── DATA SECTION ──

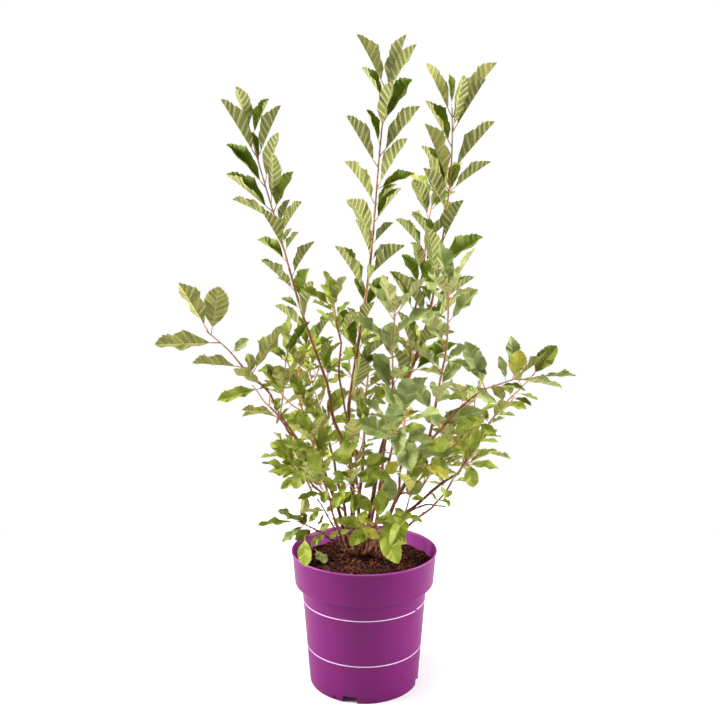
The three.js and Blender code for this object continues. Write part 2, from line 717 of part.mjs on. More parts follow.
// The point of a line through points that is nearest to p.
function nearestOn(points, p) {
  let best = points[0];
  for (let i = 1; i < points.length; i++) {
    const q = new THREE.Line3(points[i - 1], points[i]).closestPointToPoint(p, true, vector([0, 0, 0]));
    if (q.distanceTo(p) < best.distanceTo(p)) best = q;
  }
  return best;
}

// A leaf's blade with its stalk: folded along the midrib, widest past the middle, pointed at both
// ends, its foot in the middle of the stem.
function blade(leaf, foot) {
  const middle = leafPoint(leaf, LEAF_WIDEST);
  const ring = [
    leafPoint(leaf, LEAF_WIDEST, -1, 1),
    along(middle, leaf.n, LEAF_THICKNESS / 2),
    leafPoint(leaf, LEAF_WIDEST, 1, 1),
    along(middle, leaf.n, -LEAF_THICKNESS / 2),
  ];
  const places = [foot, ...ring, leafPoint(leaf, 1)];
  const index = ring.flatMap((_, i) => {
    const [a, b] = [1 + i, 1 + ((i + 1) % 4)];
    return [0, b, a, a, b, 5];
  });
  return solid(new THREE.BufferGeometry().setFromPoints(places).setIndex(index));
}

// A bough with the collars of its side boughs.
function makeBough({ spec, bough, way, endWay, collars }) {
  const count = max(3, Math.round(bough.length / RING_STEP));
  const sides = spec.radii[0] > SIX_SIDED_RADIUS ? 6 : 5;
  const bodies = [tube(bough.points(count), steps(...spec.radii, count), sides, way, endWay)];
  for (const collar of collars) {
    const top = along(collar.from, collar.way, collar.reach);
    const radii = [collar.radius * COLLAR_FLARE, collar.radius];
    bodies.push(tube([collar.from, top], radii, 5, collar.way, collar.way));
  }
  return join(bodies);
}

// The leafy part of a shoot: stem, side twigs and leaves in one body. A leaf or twig that would meet
// what already stands is left out.
function makeLeaves(shoot, room, standing) {
  const { leaves, twigs } = grow(shoot, room);
  const meets = (body) => standing.some((other) => !other.intersect(body).isEmpty());
  const { spec, stem, endWay } = shoot;
  const count = max(3, Math.round(stem.length / STEM_STEP));
  const radii = steps(spec.radii[1], TIP_RADIUS, count).map((r) => r * STEM_FULLNESS);
  const line = stem.points(count);
  const bodies = [tube(line, radii, 3, endWay)];
  const dropped = new Set();
  for (const twig of twigs) {
    const body = tube(twig.points(2), [TWIG_RADIUS, TWIG_RADIUS, TIP_RADIUS], 3);
    if (meets(body)) dropped.add(twig);
    else bodies.push(body);
  }
  for (const leaf of leaves) {
    if (dropped.has(leaf.twig)) continue;
    const body = blade(leaf, nearestOn(leaf.twig ? leaf.twig.points(2) : line, leaf.root));
    if (!meets(body)) bodies.push(body);
  }
  return join(bodies);
}

// The root crown: a flared foot, low roots, and one stub that carries each main stem.
function makeCrown(shoots) {
  const foot = vector([CROWN_X, CROWN_Y, SOIL_HEIGHT - CROWN_DEPTH]);
  const core = CROWN_SHAPE.map(([height]) => along(foot, UP, height));
  const bodies = [tube(core, CROWN_SHAPE.map(([, radius]) => radius), 8)];
  for (let i = 0; i < ROOT_COUNT; i++) {
    const way = aim([(i * 360) / ROOT_COUNT + 20, ROOT_SLOPE]);
    const from = along(foot, UP, 9);
    bodies.push(tube([from, along(from, way, ROOT_REACH)], ROOT_RADII, 5));
  }
  for (const { spec, bough, way } of shoots) {
    if (spec.parent) continue;
    const start = bough.at(0);
    const inside = foot.clone().lerp(start, STUB_INSET);
    inside.z = SOIL_HEIGHT + STUB_FOOT;
    const points = [inside, along(start, way, -STUB_NECK), along(start, way, -GAP)];
    bodies.push(tube(points, STUB_SHAPE.map((part) => part * spec.radii[0]), 6, null, way));
  }
  const below = solid(block(200, 200, 40, CROWN_X, CROWN_Y, SOIL_HEIGHT + GAP - 20));
  return join(bodies).subtract(below);
}

// Materials.
const material = (color, roughness) => new THREE.MeshStandardMaterial({ color, roughness, metalness: 0 });
const wood = material(0x5f3e30, 0.85);
const youngWood = material(0xa8693f, 0.7);
const foliage = material(0x7f9a4c, 0.55);
const plastic = material(0x8a3280, 0.42);
const earth = material(0x4a2418, 0.95);

const plant = new THREE.Group();
function place(name, body, look) {
  const mesh = new THREE.Mesh(geometryOf(body), look);
  mesh.name = name;
  plant.add(mesh);
}

const shoots = layOut();
const room = new Room();
for (const { spec, bough, stem, index } of shoots) {
  room.addLimb(bough, spec.radii, -1);
  if (stem) room.addLimb(stem, [spec.radii[1], TIP_RADIUS], index);
}
place("pot", makePot(), plastic);
place("soil", makeSoil(), earth);
const standing = [makeCrown(shoots)];
place("root_crown", standing[0], wood);
for (const shoot of shoots) {
  const body = makeBough(shoot);
  standing.push(body);
  const old = !shoot.stem || shoot.spec.radii[0] > OLD_WOOD_RADIUS;
  place(shoot.spec.name + "_bough", body, old ? wood : youngWood);
}
for (const shoot of shoots) {
  if (!shoot.stem) continue;
  const body = makeLeaves(shoot, room, standing);
  standing.push(body);
  place(shoot.spec.name + "_leaves", body, foliage);
}
export default plant;
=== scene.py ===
"""A young pearlbush in its nursery pot.

Blender units are metres. The growth rule works in millimetres and its meshes are scaled when made.
"""
import json
import math

import bmesh
import bpy
import numpy as np
from mathutils import Euler, Matrix, Vector, noise

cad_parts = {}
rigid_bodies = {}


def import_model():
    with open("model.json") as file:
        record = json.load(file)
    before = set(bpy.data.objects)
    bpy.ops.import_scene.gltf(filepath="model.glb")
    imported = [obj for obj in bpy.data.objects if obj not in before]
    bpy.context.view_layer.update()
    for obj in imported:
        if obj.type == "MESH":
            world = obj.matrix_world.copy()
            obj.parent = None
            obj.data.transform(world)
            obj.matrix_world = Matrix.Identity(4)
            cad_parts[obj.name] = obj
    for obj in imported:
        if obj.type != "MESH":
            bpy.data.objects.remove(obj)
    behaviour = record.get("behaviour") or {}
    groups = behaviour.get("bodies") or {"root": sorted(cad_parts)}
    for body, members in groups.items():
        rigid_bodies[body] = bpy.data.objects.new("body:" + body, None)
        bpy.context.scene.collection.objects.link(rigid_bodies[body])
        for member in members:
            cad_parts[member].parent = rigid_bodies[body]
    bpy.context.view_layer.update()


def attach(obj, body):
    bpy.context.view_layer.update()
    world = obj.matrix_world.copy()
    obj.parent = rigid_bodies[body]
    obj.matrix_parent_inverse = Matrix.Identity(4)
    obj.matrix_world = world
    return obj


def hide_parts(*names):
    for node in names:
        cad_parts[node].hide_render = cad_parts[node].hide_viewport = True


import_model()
MM = 0.001

# Pot and soil, as in the part's source. Millimetres.
RIM_RADIUS = 115
RIM_HEIGHT = 213
COLLAR_HEIGHT = 161
COLLAR_RADIUS = 109.6
COLLAR_TOP = RIM_HEIGHT - 4
COLLAR_TOP_RADIUS = RIM_RADIUS - 1.6
BODY_TOP_RADIUS = 99.3
FOOT_RADIUS = 86.3
FLOOR_HEIGHT = 12
WALL = 2
SOIL_HEIGHT = 188
CROWN = (-3, 27)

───

SET EXERCISE:
In the listing above, locate the line containing "const body = makeLeaves(shoot, room, standing);" and the line containing "record = json.load(file)", then transcribe both and every line between them verbatim.

COMPLETED EXERCISE:
  const body = makeLeaves(shoot, room, standing);
  standing.push(body);
  place(shoot.spec.name + "_leaves", body, foliage);
}
export default plant;
=== scene.py ===
"""A young pearlbush in its nursery pot.

Blender units are metres. The growth rule works in millimetres and its meshes are scaled when made.
"""
import json
import math

import bmesh
import bpy
import numpy as np
from mathutils import Euler, Matrix, Vector, noise

cad_parts = {}
rigid_bodies = {}


def import_model():
    with open("model.json") as file:
        record = json.load(file)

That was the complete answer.